What’s the bug?

Upon applying patches to an ESX 7.0.1 Build 16850804 host, the host fails to boot into ESX upon restart of the host.  

My VMware Setup

Server – Cisco UCS C220 M5SX Server
Firmware – 4.1(2b)
Boot Device – Cisco FlexFlash w/ 2 SD Cards
Networking – UCS VIC 1457
Image Profile Cisco-UCS-Custom-ESXi-70U1-16850804_4.1.2-b
VSAN for Storage 

What Broke It?

I should have patched my hosts months ago, but it’s been a crazy 6 months, and I’m a bit behind on patches.  After double checking the VMware Interoperability Matrix, I updated vCenter to the latest version.  That in itself had some issues as it decided to force a failover of all my hosts which put all my VMs in a bind with resource contention.  After working through that issue, I decided to start my ESX updates. I have a baseline for all patches that dynamically updates as new patches come out.  DRS is enabled on my cluster, so I ran through the normal process of remediating my cluster based on my All Patches baseline.  After the first host rebooted, I noticed after an hour it hadn’t come back up.  I checked the KVM on the Cisco CIMC and found the above error message.  I couldn’t find any specific info on why this had occurred (see update at end of the article), so I took a chance and tried a few things to get my host back up and running.  My fix for this is below.

Repairing the Downed Host

The easiest way to get this host back up and running was to boot the host off the ESX install ISO from the previous working version.  I grabbed it form the VMware download site and booted the host off the ISO.  The installer found my existing version of VMware and asked if I wanted to upgrade.  

This seemed like the least impactful option, so I picked it.  It scanned again and asked me to confirm, so I hit F11 and crossed my fingers.  It ran through the upgrade, didn’t ask for any input, and then wanted to reboot. 

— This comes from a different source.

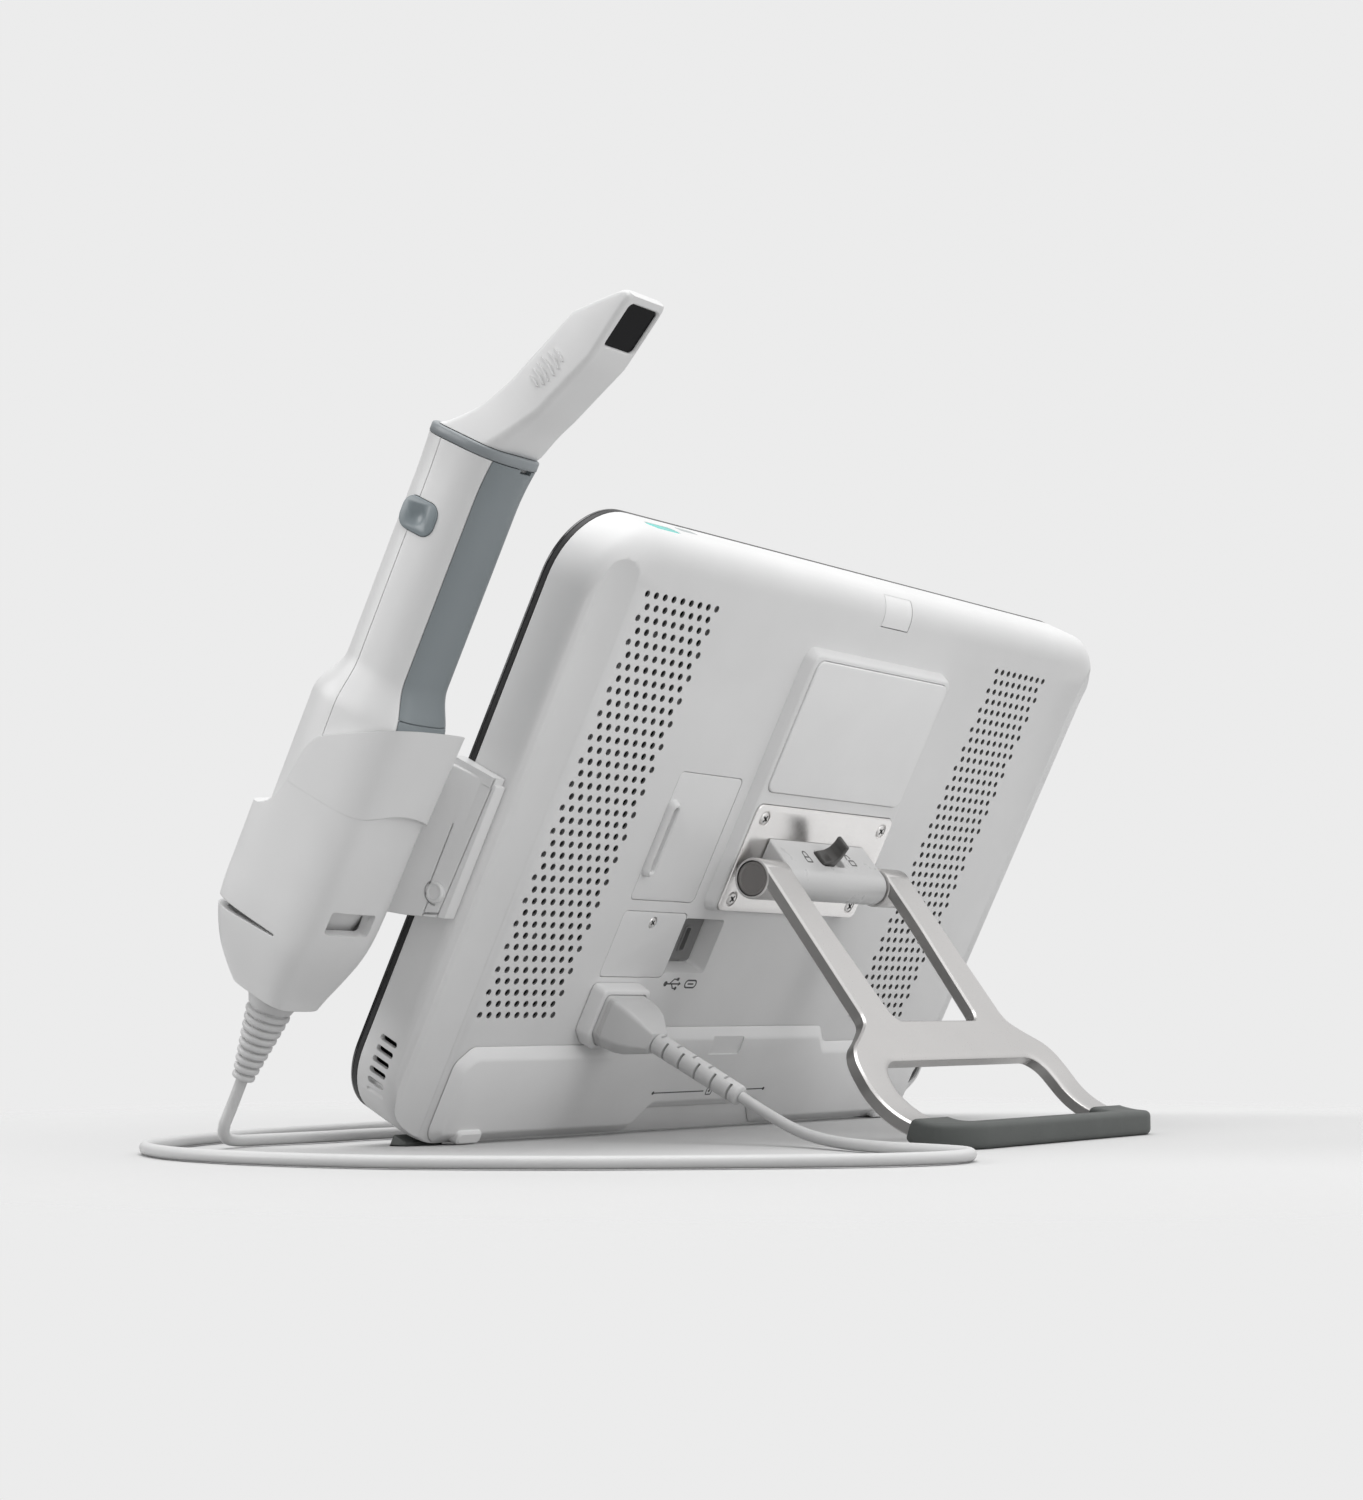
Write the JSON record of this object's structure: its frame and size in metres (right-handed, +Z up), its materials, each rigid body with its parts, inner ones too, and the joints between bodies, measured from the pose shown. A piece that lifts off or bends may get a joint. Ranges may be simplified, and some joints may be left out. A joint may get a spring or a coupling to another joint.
{
  "type": "intraoral scanner",
  "caption": "Portable dental scanning unit: tilted display with a perforated moulded back, folding stand, side cradle and a corded scanning wand.",
  "frame": {"origin": "middle of the footprint of the unit, stand and wand, on the table", "axes": "+Z up, the screen faces -Y and leans back towards +Y, the wand is on the +X side"},
  "size_m": [0.5563, 0.3627, 0.3279],
  "materials": {
    "white_plastic": "fine moulded texture",
    "black_glass": "glossy black glass",
    "black_plastic": "matte",
    "display_panel": "satin",
    "circuit_board": "satin",
    "aluminium": "bare",
    "polished_plate": "polished",
    "steel": "bare",
    "satin_metal": "satin, slightly cast",
    "grey_plastic": "satin",
    "dark_plastic": "satin",
    "grey_rubber": "matte",
    "slate_plastic": "satin",
    "teal_plastic": "glossy",
    "dark_lens": "glossy",
    "relief_plastic": "matte",
    "cord_jacket": "smooth"
  },
  "bodies": {
    "unit": {"rear_housing": "white_plastic", "display_glass": "black_glass", "front_bezel": "black_plastic", "display_panel": "display_panel", "main_board": "circuit_board", "heat_sink": "aluminium", "battery_pack": "white_plastic", "port_cover": "white_plastic", "port_cover_screw": "steel", "port_block": "dark_plastic", "mount_cover": "white_plastic", "hinge_plate": "polished_plate", "hinge_screw_1": "steel", "hinge_screw_2": "steel", "hinge_screw_3": "steel", "hinge_screw_4": "steel", "top_insert": "white_plastic", "dc_inlet": "dark_plastic", "base_foot_left": "grey_rubber", "base_foot_right": "grey_rubber", "wand_socket": "white_plastic", "wand_plug": "white_plastic", "plug_strain_relief": "relief_plastic", "hinge_barrel": "grey_plastic", "hinge_pin": "steel", "wand_shell_front": "white_plastic", "wand_shell_back": "white_plastic", "grip_strip": "slate_plastic", "collar_ring": "slate_plastic", "wand_sleeve": "white_plastic", "sleeve_window": "dark_lens", "cradle_cup": "white_plastic", "cradle_bracket": "white_plastic", "wand_strain_relief": "relief_plastic", "wand_cable": "cord_jacket"},
    "stand": {"kickstand": "satin_metal", "foot_sleeve": "grey_rubber", "hinge_cap_left": "dark_plastic", "hinge_cap_right": "dark_plastic"},
    "lock_lever": {"lock_lever": "dark_plastic"},
    "service_door": {"service_door": "white_plastic"},
    "power_button": {"power_button": "teal_plastic"},
    "side_button_left": {"side_button_left": "slate_plastic"},
    "side_button_right": {"side_button_right": "slate_plastic"}
  },
  "joints": [
    {"name": "stand_hinge", "type": "hinge", "parent": "unit", "child": "stand", "pos_m": [-0.0321, 0.00068, 0.11675], "axis": [1, 0, 0], "range_deg": [-30, 116]},
    {"name": "lock_slide", "type": "slide", "parent": "unit", "child": "lock_lever", "axis": [-1, 0, 0], "range_m": [0, 0.007]},
    {"name": "door_hinge", "type": "hinge", "parent": "unit", "child": "service_door", "pos_m": [0.0388, -0.01286, 0.13356], "axis": [0, 0.4534, 0.8913], "range_deg": [0, 90]},
    {"name": "power_press", "type": "slide", "parent": "unit", "child": "power_button", "axis": [0, -0.4534, -0.8913], "range_m": [0, 0.0008], "stiffness_N_per_m": 1500},
    {"name": "left_press", "type": "slide", "parent": "unit", "child": "side_button_left", "axis": [-1, 0, 0], "range_m": [0, 0.0006], "stiffness_N_per_m": 1500},
    {"name": "right_press", "type": "slide", "parent": "unit", "child": "side_button_right", "axis": [1, 0, 0], "range_m": [0, 0.0006], "stiffness_N_per_m": 1500}
  ]
}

After the reboot, the host came back up, synced with VSAN and showed up in vCenter with the original version of ESX on it.  I was back in business and it was now time to figure out how to fix this so I could update my hosts.  I won’t detail my troubleshooting, but you can find the fix below that will get you updated to the latest version of ESX if you encountered these issues.

The Fix

The fix involves applying patches from new baselines that don’t have the patched for 7.0.2 in them.  I created some new baselines below, to avoid those patches.  I applied them in phases just to make sure we didn’t have any issues.

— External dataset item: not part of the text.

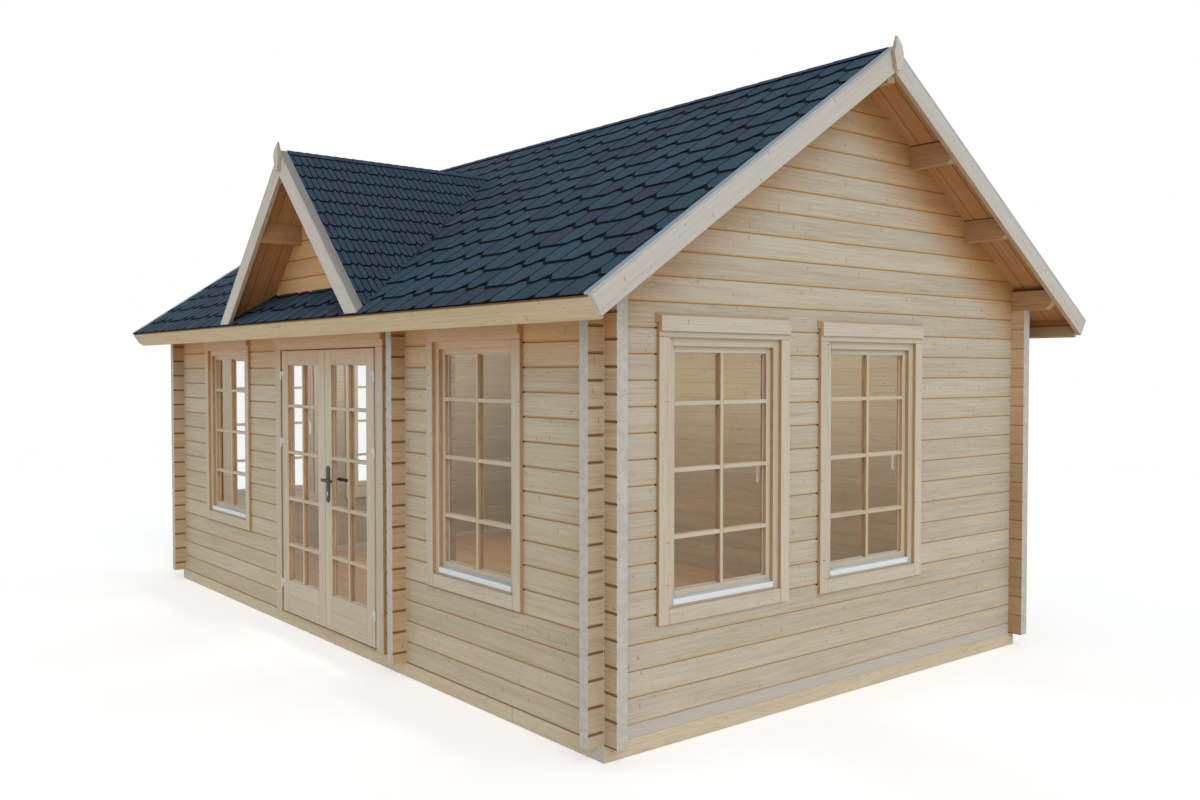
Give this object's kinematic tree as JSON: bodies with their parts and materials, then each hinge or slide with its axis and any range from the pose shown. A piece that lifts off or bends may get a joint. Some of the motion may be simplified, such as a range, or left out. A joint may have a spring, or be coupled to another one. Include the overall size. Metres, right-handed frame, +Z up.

Create a new baseline called “Temp-Crit” like the picture below and attach it to your cluster of hosts.  Check your cluster for compliance.

Apply this baseline to one host in your environment.  DRS should move your VMs off this host, patch it, and reboot it.  Watch it from your KVM console and make sure it actually boots up this time.

If this was successful, your host will reboot and show a new build number.  At this time, mine came back up with Build 17551050.  The previous build was 16850804.

You will repeat the same process above, but with another new baseline.

Create a new baseline called “Temp-Security” like the picture below and attach it to your cluster of hosts.  Check your cluster for compliance.

Apply this baseline to the host in your environment you have been working on.  DRS should move your VMs off this host, patch it, and reboot it.  Watch it from your KVM console and make sure it actually boots up this time.

Once this is done, repeat this process for your other hosts.  You should be fully patched with all the VMware updates.

Update: 3/12/21
We still are not able to apply the All Patches baseline because there is metadata left in LifeCycle Manager regrinding the old patch that has a bug.  VMware removed it from the repo, but you’re vCenter already knows about it at this point.  VMware is working on a fix for it.  See the following KB articles for more info.

Failed to load crypto64.efi Fatal error: 15 (Not found) after patching ESXi host to 7.0 Update 2 (83063)

“Cannot download VIB” error upgrading to ESXi 7.0 Update 2 using vLCM (83107)